Solve for z: (z/3) + 2 = 5

Subtract 2 from both sides (Subtraction Property): (z/3) + 2 - 2 = 5 - 2 => z/3 = 3
Multiply both sides by 3 (Multiplication Property): 3 * (z/3) = 3 * 3 => z = 9

Beyond Basic Equations: Advanced Applications

The properties of equality extend far beyond solving simple linear equations. They are fundamental to solving more complex equations, including:

Systems of Equations: These involve multiple equations with multiple variables. Techniques like substitution or elimination, which rely heavily on the properties of equality, are used to solve these systems.
Inequalities: While inequalities use different symbols (<, >, ≤, ≥), the properties of equality (with slight modifications) still apply, guiding how we manipulate inequalities to find the solution set.
Advanced Mathematical Fields: The principles underpinning the properties of equality are crucial in advanced mathematical fields like calculus, linear algebra, and differential equations. Many theorems and proofs rely on these fundamental properties.

The Importance of Understanding the Properties of Equality

A firm grasp of the properties of equality is not just about solving equations; it's about understanding the underlying logic of mathematics. It's about developing a systematic and rigorous approach to problem-solving. By understanding these properties, you develop:

Accuracy: Applying the properties correctly ensures that solutions are accurate and reliable.
Efficiency: The properties provide efficient methods for manipulating equations, leading to quicker solutions.
Problem-solving skills: Understanding these properties enhances problem-solving skills across various mathematical contexts.
Mathematical reasoning: The properties encourage a deeper understanding of mathematical logic and reasoning.

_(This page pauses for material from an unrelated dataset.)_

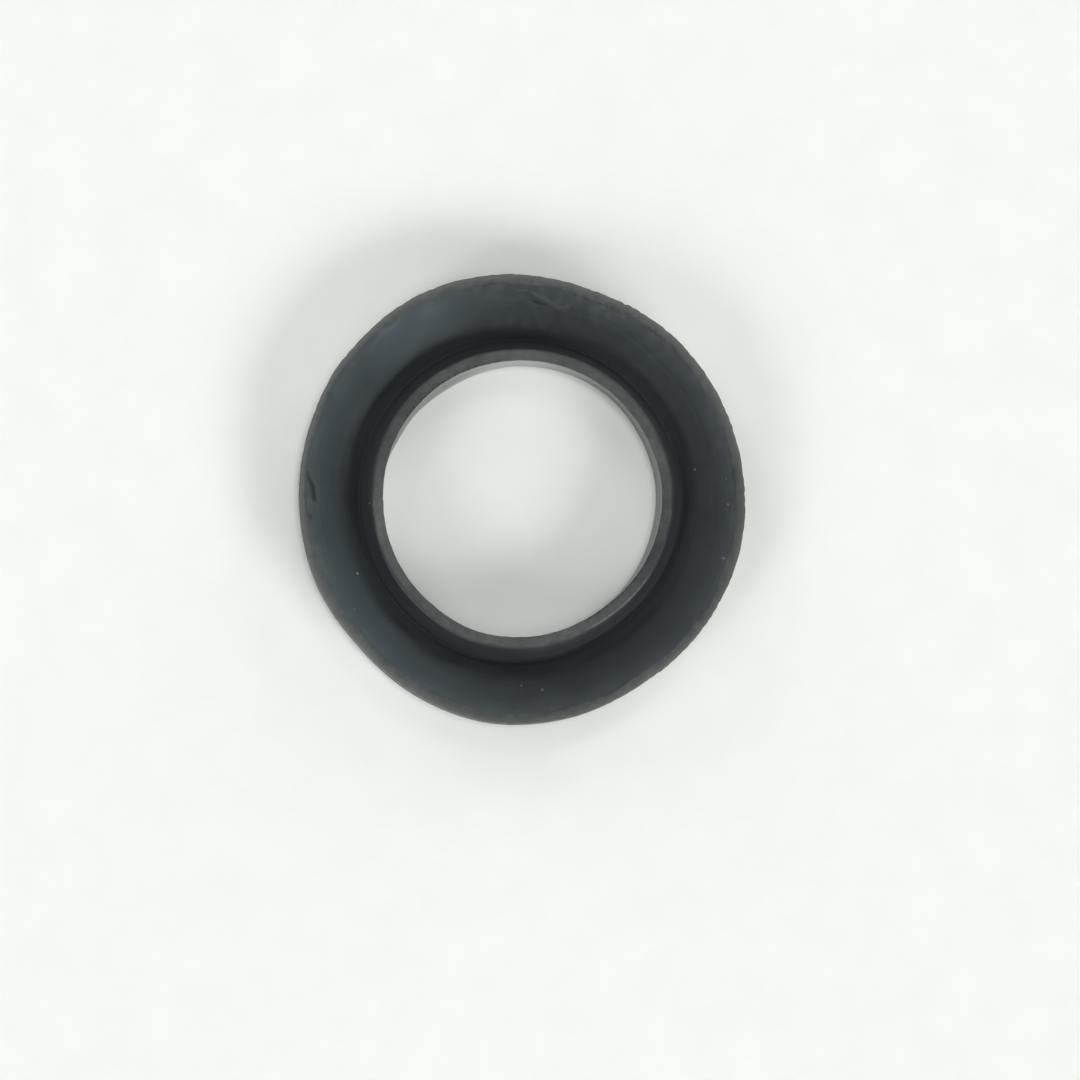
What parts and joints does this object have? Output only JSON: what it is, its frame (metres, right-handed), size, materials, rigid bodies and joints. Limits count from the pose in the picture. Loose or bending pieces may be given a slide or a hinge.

In conclusion, the relationship between equations and the properties of equality is deeply intertwined. The properties are not merely rules; they are the essential tools that empower us to work effectively with equations, unravel their complexities, and unlock the solutions they hold. A solid understanding of these properties is crucial for success in mathematics and countless fields that depend on mathematical reasoning.